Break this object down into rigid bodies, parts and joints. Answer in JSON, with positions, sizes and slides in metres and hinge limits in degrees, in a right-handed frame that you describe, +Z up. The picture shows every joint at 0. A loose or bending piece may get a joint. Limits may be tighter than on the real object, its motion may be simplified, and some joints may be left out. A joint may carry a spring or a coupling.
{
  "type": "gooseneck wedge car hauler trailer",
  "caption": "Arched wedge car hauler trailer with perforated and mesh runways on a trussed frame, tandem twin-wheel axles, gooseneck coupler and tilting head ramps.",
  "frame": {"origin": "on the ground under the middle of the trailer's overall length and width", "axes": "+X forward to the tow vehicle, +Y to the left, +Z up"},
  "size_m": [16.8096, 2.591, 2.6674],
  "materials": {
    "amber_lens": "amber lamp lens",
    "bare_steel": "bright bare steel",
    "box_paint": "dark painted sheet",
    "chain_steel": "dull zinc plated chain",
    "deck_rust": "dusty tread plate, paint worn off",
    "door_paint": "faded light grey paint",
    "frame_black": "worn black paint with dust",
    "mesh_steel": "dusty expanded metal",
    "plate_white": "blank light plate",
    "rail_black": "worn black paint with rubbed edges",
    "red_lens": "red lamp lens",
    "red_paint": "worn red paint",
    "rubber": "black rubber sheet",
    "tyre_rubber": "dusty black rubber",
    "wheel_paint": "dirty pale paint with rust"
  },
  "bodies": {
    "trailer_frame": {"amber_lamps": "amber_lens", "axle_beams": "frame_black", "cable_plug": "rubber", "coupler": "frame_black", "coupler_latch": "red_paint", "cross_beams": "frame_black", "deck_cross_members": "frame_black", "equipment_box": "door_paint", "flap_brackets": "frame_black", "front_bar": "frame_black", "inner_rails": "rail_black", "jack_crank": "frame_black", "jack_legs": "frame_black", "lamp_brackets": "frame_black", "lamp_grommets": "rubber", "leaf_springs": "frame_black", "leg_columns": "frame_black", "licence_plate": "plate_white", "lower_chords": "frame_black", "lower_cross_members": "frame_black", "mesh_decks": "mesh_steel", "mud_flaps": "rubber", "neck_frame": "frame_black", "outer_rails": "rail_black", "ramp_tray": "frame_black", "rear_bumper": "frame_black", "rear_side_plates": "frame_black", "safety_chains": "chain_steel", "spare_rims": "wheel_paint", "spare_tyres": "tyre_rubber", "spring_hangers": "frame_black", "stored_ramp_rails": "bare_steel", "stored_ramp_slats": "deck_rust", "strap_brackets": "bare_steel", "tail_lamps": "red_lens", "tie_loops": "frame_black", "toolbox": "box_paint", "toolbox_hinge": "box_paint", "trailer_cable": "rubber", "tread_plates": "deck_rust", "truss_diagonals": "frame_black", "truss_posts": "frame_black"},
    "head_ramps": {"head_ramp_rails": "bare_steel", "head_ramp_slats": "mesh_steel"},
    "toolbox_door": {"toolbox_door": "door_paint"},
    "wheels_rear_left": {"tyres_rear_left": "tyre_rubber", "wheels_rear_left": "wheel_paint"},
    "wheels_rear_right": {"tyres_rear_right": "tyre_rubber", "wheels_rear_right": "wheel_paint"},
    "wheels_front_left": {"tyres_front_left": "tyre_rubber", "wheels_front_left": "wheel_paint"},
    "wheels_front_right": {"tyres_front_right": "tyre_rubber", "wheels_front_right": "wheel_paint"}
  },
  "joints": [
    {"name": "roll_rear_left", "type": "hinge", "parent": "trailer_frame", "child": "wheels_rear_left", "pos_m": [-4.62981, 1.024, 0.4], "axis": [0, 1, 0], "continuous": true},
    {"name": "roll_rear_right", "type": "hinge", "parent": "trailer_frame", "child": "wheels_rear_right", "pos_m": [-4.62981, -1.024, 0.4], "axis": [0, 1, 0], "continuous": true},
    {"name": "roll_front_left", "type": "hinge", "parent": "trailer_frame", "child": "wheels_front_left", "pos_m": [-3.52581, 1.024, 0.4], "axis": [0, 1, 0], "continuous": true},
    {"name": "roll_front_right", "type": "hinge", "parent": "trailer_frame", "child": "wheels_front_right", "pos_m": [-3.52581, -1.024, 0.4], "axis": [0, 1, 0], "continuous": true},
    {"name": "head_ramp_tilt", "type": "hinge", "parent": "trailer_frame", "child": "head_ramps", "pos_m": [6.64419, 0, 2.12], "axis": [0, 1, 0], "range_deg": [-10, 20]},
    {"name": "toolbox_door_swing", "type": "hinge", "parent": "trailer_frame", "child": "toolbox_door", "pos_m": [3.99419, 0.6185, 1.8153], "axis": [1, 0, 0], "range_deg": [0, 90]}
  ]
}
=====
Directions:
Write out each line of the data above again, exactly as given.

Result:
Break this object down into rigid bodies, parts and joints. Answer in JSON, with positions, sizes and slides in metres and hinge limits in degrees, in a right-handed frame that you describe, +Z up. The picture shows every joint at 0. A loose or bending piece may get a joint. Limits may be tighter than on the real object, its motion may be simplified, and some joints may be left out. A joint may carry a spring or a coupling.
{
  "type": "gooseneck wedge car hauler trailer",
  "caption": "Arched wedge car hauler trailer with perforated and mesh runways on a trussed frame, tandem twin-wheel axles, gooseneck coupler and tilting head ramps.",
  "frame": {"origin": "on the ground under the middle of the trailer's overall length and width", "axes": "+X forward to the tow vehicle, +Y to the left, +Z up"},
  "size_m": [16.8096, 2.591, 2.6674],
  "materials": {
    "amber_lens": "amber lamp lens",
    "bare_steel": "bright bare steel",
    "box_paint": "dark painted sheet",
    "chain_steel": "dull zinc plated chain",
    "deck_rust": "dusty tread plate, paint worn off",
    "door_paint": "faded light grey paint",
    "frame_black": "worn black paint with dust",
    "mesh_steel": "dusty expanded metal",
    "plate_white": "blank light plate",
    "rail_black": "worn black paint with rubbed edges",
    "red_lens": "red lamp lens",
    "red_paint": "worn red paint",
    "rubber": "black rubber sheet",
    "tyre_rubber": "dusty black rubber",
    "wheel_paint": "dirty pale paint with rust"
  },
  "bodies": {
    "trailer_frame": {"amber_lamps": "amber_lens", "axle_beams": "frame_black", "cable_plug": "rubber", "coupler": "frame_black", "coupler_latch": "red_paint", "cross_beams": "frame_black", "deck_cross_members": "frame_black", "equipment_box": "door_paint", "flap_brackets": "frame_black", "front_bar": "frame_black", "inner_rails": "rail_black", "jack_crank": "frame_black", "jack_legs": "frame_black", "lamp_brackets": "frame_black", "lamp_grommets": "rubber", "leaf_springs": "frame_black", "leg_columns": "frame_black", "licence_plate": "plate_white", "lower_chords": "frame_black", "lower_cross_members": "frame_black", "mesh_decks": "mesh_steel", "mud_flaps": "rubber", "neck_frame": "frame_black", "outer_rails": "rail_black", "ramp_tray": "frame_black", "rear_bumper": "frame_black", "rear_side_plates": "frame_black", "safety_chains": "chain_steel", "spare_rims": "wheel_paint", "spare_tyres": "tyre_rubber", "spring_hangers": "frame_black", "stored_ramp_rails": "bare_steel", "stored_ramp_slats": "deck_rust", "strap_brackets": "bare_steel", "tail_lamps": "red_lens", "tie_loops": "frame_black", "toolbox": "box_paint", "toolbox_hinge": "box_paint", "trailer_cable": "rubber", "tread_plates": "deck_rust", "truss_diagonals": "frame_black", "truss_posts": "frame_black"},
    "head_ramps": {"head_ramp_rails": "bare_steel", "head_ramp_slats": "mesh_steel"},
    "toolbox_door": {"toolbox_door": "door_paint"},
    "wheels_rear_left": {"tyres_rear_left": "tyre_rubber", "wheels_rear_left": "wheel_paint"},
    "wheels_rear_right": {"tyres_rear_right": "tyre_rubber", "wheels_rear_right": "wheel_paint"},
    "wheels_front_left": {"tyres_front_left": "tyre_rubber", "wheels_front_left": "wheel_paint"},
    "wheels_front_right": {"tyres_front_right": "tyre_rubber", "wheels_front_right": "wheel_paint"}
  },
  "joints": [
    {"name": "roll_rear_left", "type": "hinge", "parent": "trailer_frame", "child": "wheels_rear_left", "pos_m": [-4.62981, 1.024, 0.4], "axis": [0, 1, 0], "continuous": true},
    {"name": "roll_rear_right", "type": "hinge", "parent": "trailer_frame", "child": "wheels_rear_right", "pos_m": [-4.62981, -1.024, 0.4], "axis": [0, 1, 0], "continuous": true},
    {"name": "roll_front_left", "type": "hinge", "parent": "trailer_frame", "child": "wheels_front_left", "pos_m": [-3.52581, 1.024, 0.4], "axis": [0, 1, 0], "continuous": true},
    {"name": "roll_front_right", "type": "hinge", "parent": "trailer_frame", "child": "wheels_front_right", "pos_m": [-3.52581, -1.024, 0.4], "axis": [0, 1, 0], "continuous": true},
    {"name": "head_ramp_tilt", "type": "hinge", "parent": "trailer_frame", "child": "head_ramps", "pos_m": [6.64419, 0, 2.12], "axis": [0, 1, 0], "range_deg": [-10, 20]},
    {"name": "toolbox_door_swing", "type": "hinge", "parent": "trailer_frame", "child": "toolbox_door", "pos_m": [3.99419, 0.6185, 1.8153], "axis": [1, 0, 0], "range_deg": [0, 90]}
  ]
}